Bringing it all together

Use cases are more than paperwork; they’re a practical way to anchor software development in real user needs. They keep the conversation grounded in what people actually do and what they expect from the system. When you map out how a user interacts with your product, you’re not just collecting requirements—you’re shaping a smoother, more intuitive experience.

If you’re new to this approach, start small: pick a core task, such as “user logs in” or “customer places an order,” and draft a single-use-case story around it. Then expand by adding alternative flows and a few preconditions.
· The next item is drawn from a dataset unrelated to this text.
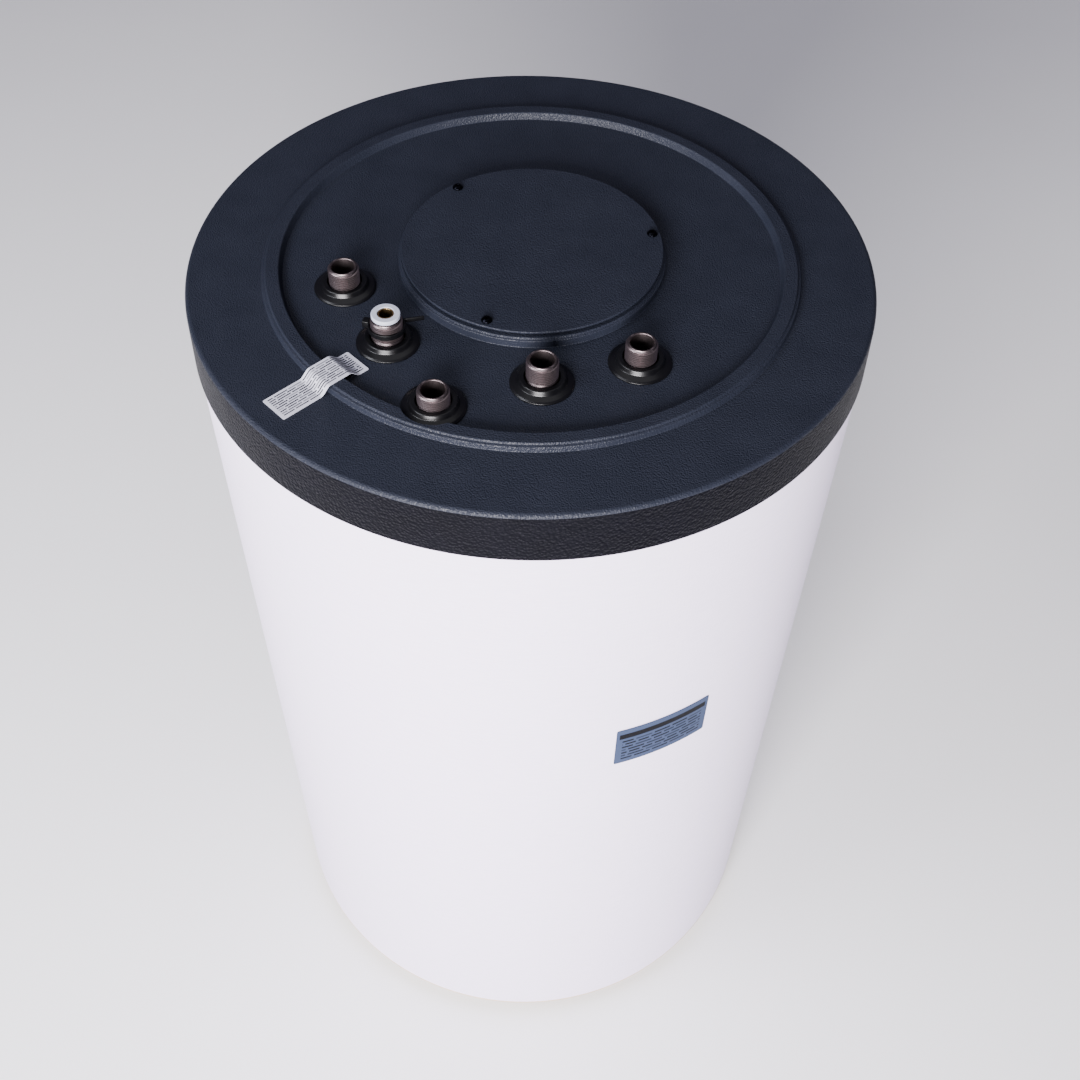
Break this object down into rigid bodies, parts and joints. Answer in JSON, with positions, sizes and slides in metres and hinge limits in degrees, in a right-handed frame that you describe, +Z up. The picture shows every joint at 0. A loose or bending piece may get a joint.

You’ll notice how the pieces click into place: the user’s goal, the system’s response, and the criteria you’ll use to verify success.

A final thought

The real value of use cases lies in their clarity and their human focus. They remind teams to design for people, not for screens or technologies alone. By describing interactions rather than just features, use cases keep everyone aligned on what matters most—the user’s ability to achieve their goals with ease.

If you’re looking to improve how you capture requirements, consider weaving use cases into your regular analysis workflow. Start with the basics, keep the language approachable, and let the flows tell the story. When you do, you’ll find it easier to communicate with designers, developers, testers, and stakeholders alike—and that shared understanding is the spark that drives better software.